- LISTED ENTRIES:
[start]

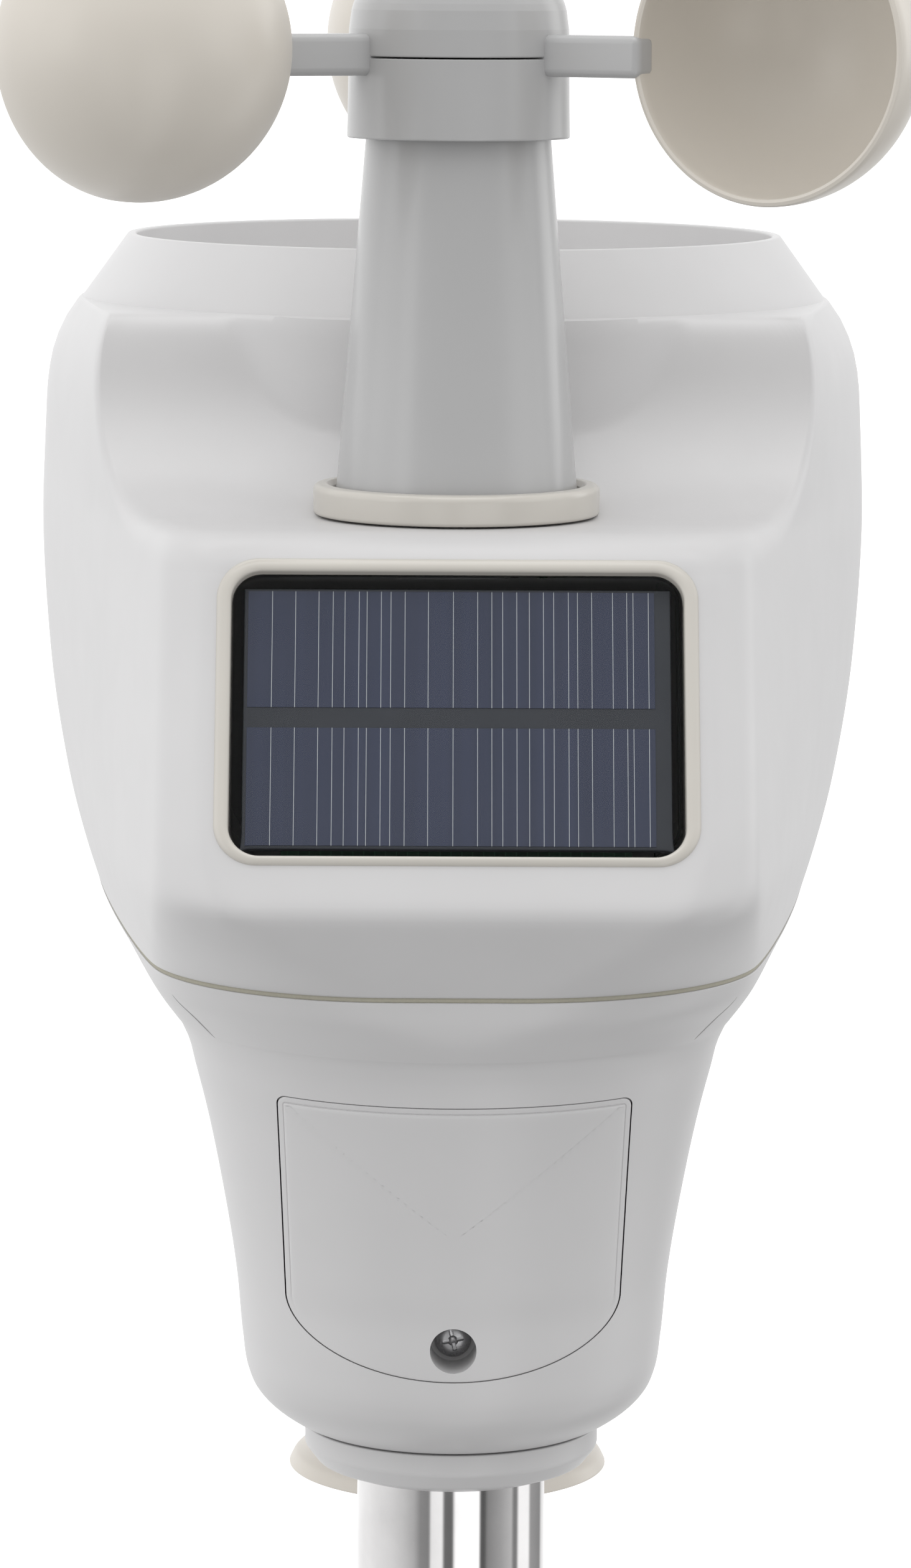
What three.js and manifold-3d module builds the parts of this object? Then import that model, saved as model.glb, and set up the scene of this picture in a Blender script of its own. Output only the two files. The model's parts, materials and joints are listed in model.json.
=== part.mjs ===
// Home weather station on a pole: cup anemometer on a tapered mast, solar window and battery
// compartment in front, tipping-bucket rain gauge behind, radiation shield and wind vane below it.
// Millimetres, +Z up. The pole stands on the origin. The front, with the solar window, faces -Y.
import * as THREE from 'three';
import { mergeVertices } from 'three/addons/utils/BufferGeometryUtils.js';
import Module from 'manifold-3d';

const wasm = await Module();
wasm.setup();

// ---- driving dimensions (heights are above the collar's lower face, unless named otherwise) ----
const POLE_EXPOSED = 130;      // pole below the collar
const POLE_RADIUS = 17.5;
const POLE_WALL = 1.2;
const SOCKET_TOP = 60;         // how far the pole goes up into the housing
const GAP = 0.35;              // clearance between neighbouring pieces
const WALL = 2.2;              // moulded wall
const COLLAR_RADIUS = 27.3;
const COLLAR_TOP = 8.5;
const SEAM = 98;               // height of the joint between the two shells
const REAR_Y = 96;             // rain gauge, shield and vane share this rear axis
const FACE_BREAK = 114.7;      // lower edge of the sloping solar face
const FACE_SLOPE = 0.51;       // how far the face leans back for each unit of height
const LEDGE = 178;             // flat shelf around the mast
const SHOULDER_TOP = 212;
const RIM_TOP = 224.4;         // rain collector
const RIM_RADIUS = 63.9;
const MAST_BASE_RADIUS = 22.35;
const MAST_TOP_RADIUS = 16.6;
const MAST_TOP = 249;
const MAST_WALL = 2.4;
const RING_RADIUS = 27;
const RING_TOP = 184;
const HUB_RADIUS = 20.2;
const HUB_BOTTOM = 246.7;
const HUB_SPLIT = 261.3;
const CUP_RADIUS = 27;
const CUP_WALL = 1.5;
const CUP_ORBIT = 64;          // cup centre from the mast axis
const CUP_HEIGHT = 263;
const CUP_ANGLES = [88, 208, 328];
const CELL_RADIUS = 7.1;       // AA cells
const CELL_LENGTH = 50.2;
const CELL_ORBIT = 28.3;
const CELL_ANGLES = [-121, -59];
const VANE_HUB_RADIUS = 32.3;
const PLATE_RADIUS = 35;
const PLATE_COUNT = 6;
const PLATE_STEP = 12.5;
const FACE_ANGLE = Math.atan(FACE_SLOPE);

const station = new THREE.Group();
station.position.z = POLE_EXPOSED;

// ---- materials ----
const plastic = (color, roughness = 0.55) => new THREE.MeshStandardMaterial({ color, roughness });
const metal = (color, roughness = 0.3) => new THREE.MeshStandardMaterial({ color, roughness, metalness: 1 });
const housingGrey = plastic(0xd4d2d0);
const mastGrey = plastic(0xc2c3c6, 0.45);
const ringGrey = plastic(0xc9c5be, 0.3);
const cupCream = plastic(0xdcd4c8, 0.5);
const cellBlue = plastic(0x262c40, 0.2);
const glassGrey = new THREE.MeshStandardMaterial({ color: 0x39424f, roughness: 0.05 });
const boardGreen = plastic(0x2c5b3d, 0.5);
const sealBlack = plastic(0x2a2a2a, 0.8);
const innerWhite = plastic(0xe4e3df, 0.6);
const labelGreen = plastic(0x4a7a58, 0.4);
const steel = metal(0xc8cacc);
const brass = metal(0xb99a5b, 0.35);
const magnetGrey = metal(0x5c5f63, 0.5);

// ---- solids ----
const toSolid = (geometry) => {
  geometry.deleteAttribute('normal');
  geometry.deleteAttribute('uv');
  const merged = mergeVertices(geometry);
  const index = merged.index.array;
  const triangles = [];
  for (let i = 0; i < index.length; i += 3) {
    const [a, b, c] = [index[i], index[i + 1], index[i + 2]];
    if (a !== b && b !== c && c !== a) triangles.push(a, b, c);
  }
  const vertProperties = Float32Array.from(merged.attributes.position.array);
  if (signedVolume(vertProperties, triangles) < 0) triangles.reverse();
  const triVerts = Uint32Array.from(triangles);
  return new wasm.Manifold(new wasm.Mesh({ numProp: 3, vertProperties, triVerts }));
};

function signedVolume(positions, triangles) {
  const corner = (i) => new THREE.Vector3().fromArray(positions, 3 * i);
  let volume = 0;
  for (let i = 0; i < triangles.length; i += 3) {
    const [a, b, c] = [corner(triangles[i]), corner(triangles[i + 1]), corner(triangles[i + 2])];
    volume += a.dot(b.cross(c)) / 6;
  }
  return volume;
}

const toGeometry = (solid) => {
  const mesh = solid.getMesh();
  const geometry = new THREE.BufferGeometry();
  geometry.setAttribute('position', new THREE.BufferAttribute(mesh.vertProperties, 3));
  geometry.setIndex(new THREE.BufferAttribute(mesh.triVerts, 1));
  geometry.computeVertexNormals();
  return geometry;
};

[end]
[start]

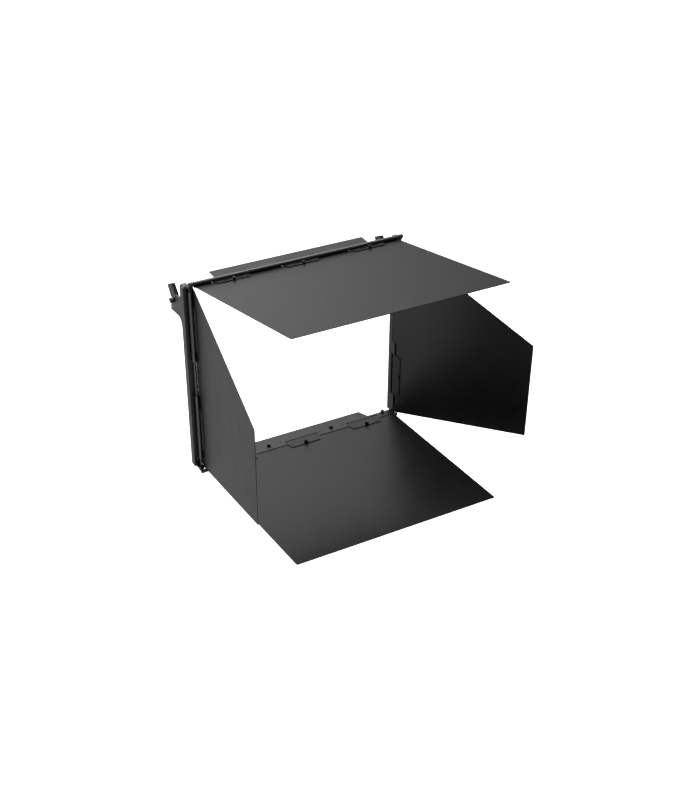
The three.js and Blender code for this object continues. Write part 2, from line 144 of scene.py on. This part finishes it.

[end]

- WRITTEN INSTRUCTION: Examine the records and pull out every line where the string "materials" occurs.

- RESPONSE TO THE EXERCISE:
What three.js and manifold-3d module builds the parts of this object? Then import that model, saved as model.glb, and set up the scene of this picture in a Blender script of its own. Output only the two files. The model's parts, materials and joints are listed in model.json.
// ---- materials ----